Denonville ravaged the land of the Seneca, landing a French armada at Irondequoit Bay, striking straight into the seat of Seneca power, and destroying many of its villages. Fleeing before the attack, the Seneca moved farther west, east and south down the Susquehanna River. Although great damage was done to their homeland, the Senecas' military might was not appreciably weakened. The Confederacy and the Seneca developed an alliance with the English who were settling in the east. The destruction of the Seneca land infuriated the members of the Iroquois Confederacy. On August 4, 1689, they retaliated by burning down Lachine, a small town adjacent to Montreal. Fifteen hundred Iroquois warriors had been harassing Montreal defenses for many months prior to that.

They finally exhausted and defeated Denonville and his forces. His tenure was followed by the return of Frontenac for the next nine years (1689–1698). Frontenac had arranged a new strategy to weaken the Iroquois. As an act of conciliation, he located the 13 surviving sachems of the 50 originally taken and returned with them to New France in October 1689. In 1690, Frontenac destroyed Schenectady, Kanienkeh and in 1693 burned down three other Mohawk villages and took 300 prisoners.[83]

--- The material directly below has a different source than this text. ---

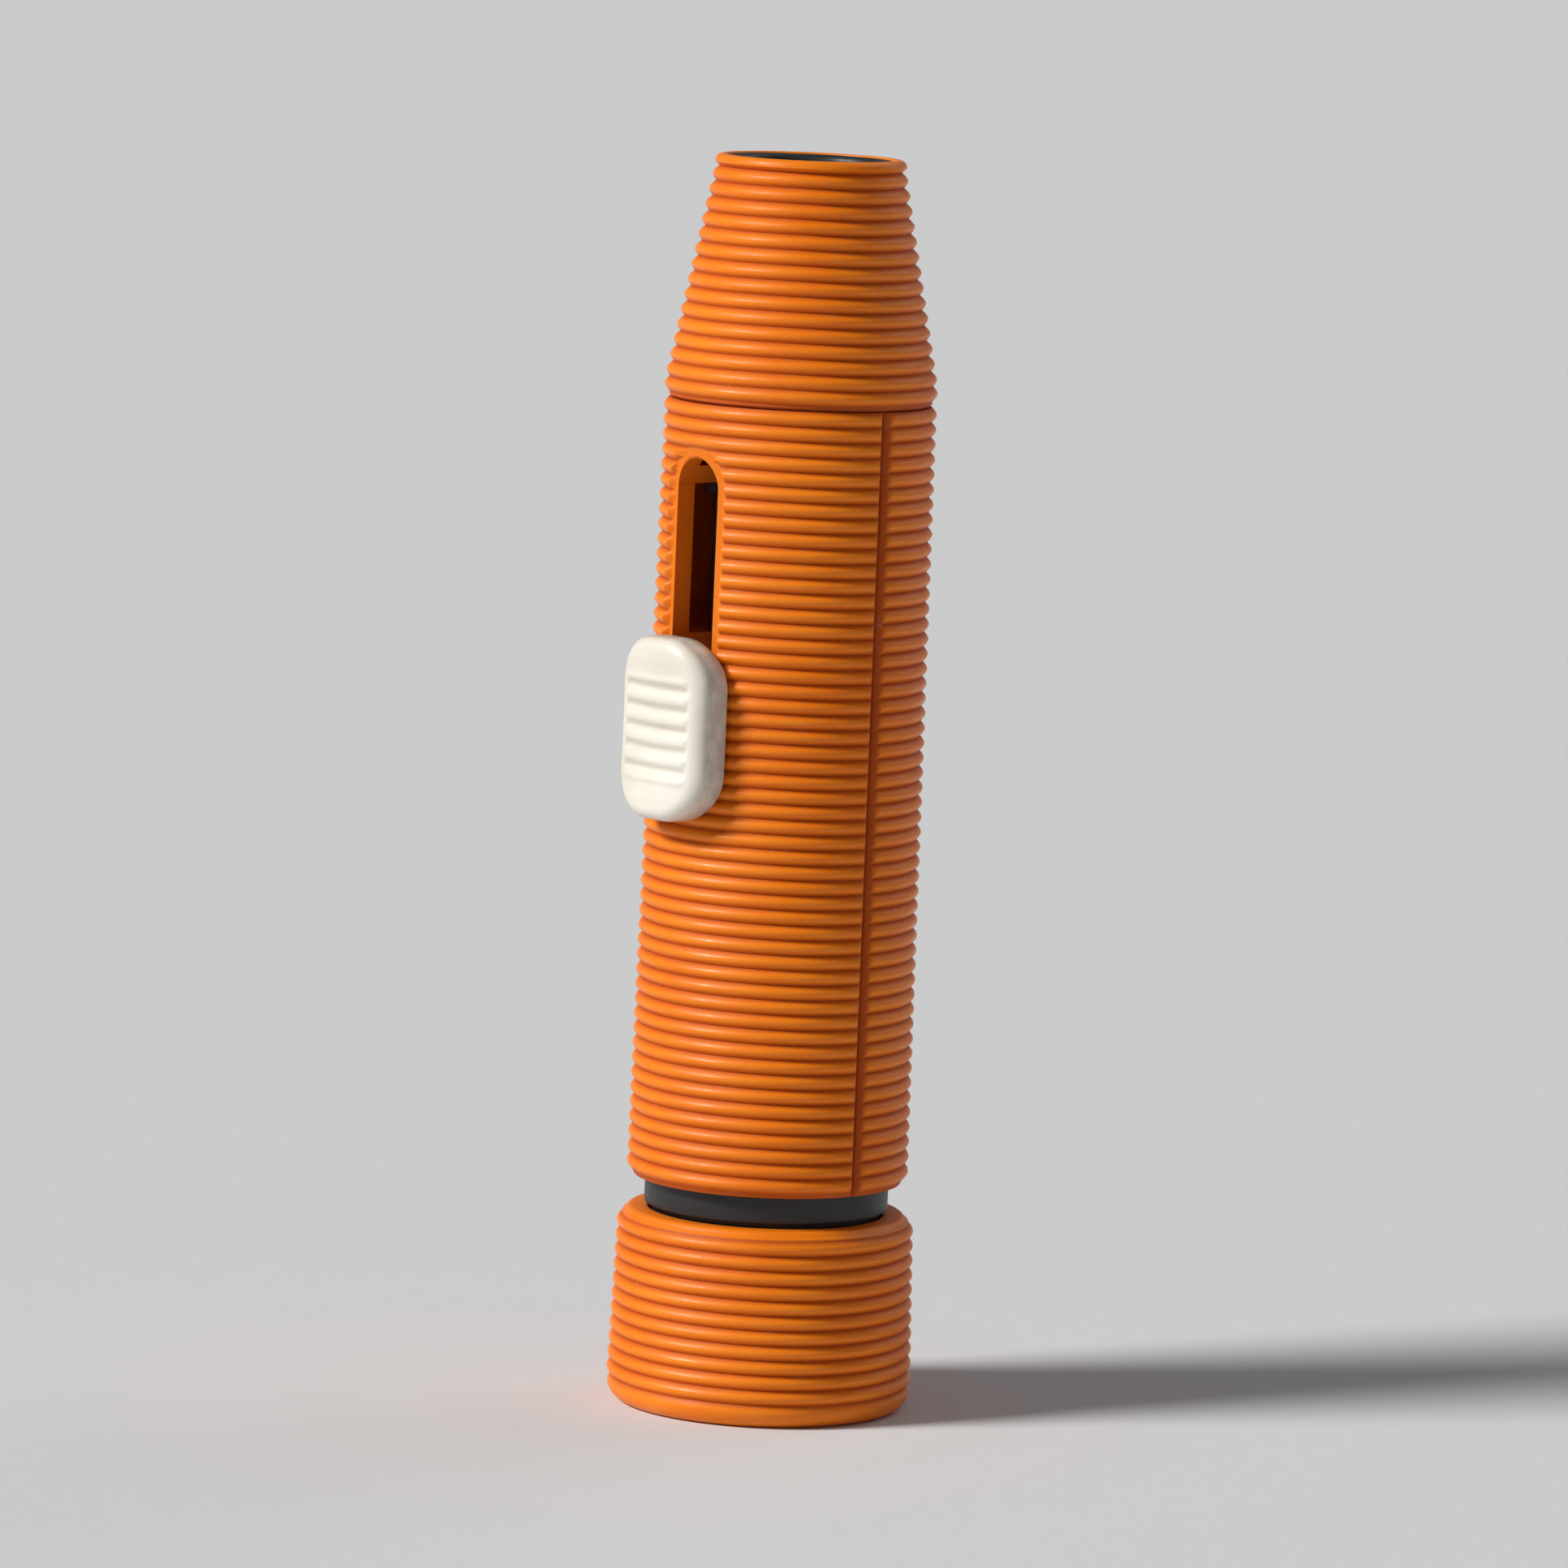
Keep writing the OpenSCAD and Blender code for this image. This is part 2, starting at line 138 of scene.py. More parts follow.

In 1696, Frontenac decided to take the field against the Iroquois, despite being seventy-six years of age. He decided to target the Oneida and Onondaga, instead of the Mohawk who had been the favorite enemies of the French.[83] On July 6, he left Lachine at the head of a considerable force and traveled to the capital of Onondaga, where he arrived a month later. With support from the French, the Algonquian nations drove the Iroquois out of the territories north of Lake Erie and west of present-day Cleveland, Ohio, regions which they had conquered during the Beaver Wars.[84] In the meantime, the Iroquois had abandoned their villages. As pursuit was impracticable, the French army commenced its return march on August 10. Under Frontenac's leadership, the Canadian militia became increasingly adept at guerrilla warfare, taking the war into Iroquois territory and attacking a number of English settlements. The Iroquois never threatened the French colony again.[85]

During King William's War (North American part of the War of the Grand Alliance), the Iroquois were allied with the English. In July 1701, they concluded the "Nanfan Treaty", deeding the English a large tract north of the Ohio River. The Iroquois claimed to have conquered this territory 80 years earlier. France did not recognize the treaty, as it had settlements in the territory at that time and the English had virtually none. Meanwhile, the Iroquois were negotiating peace with the French; together they signed the Great Peace of Montreal that same year.

After the 1701 peace treaty with the French, the Iroquois remained mostly neutral. During the course of the 17th century, the Iroquois had acquired a fearsome reputation among the Europeans, and it was the policy of the Six Nations to use this reputation to play off the French against the British in order to extract the maximum amount of material rewards.[86] In 1689, the English Crown provided the Six Nations goods worth £100 in exchange for help against the French, in the year 1693 the Iroquois had received goods worth £600, and in the year 1701 the Six Nations had received goods worth £800.[87]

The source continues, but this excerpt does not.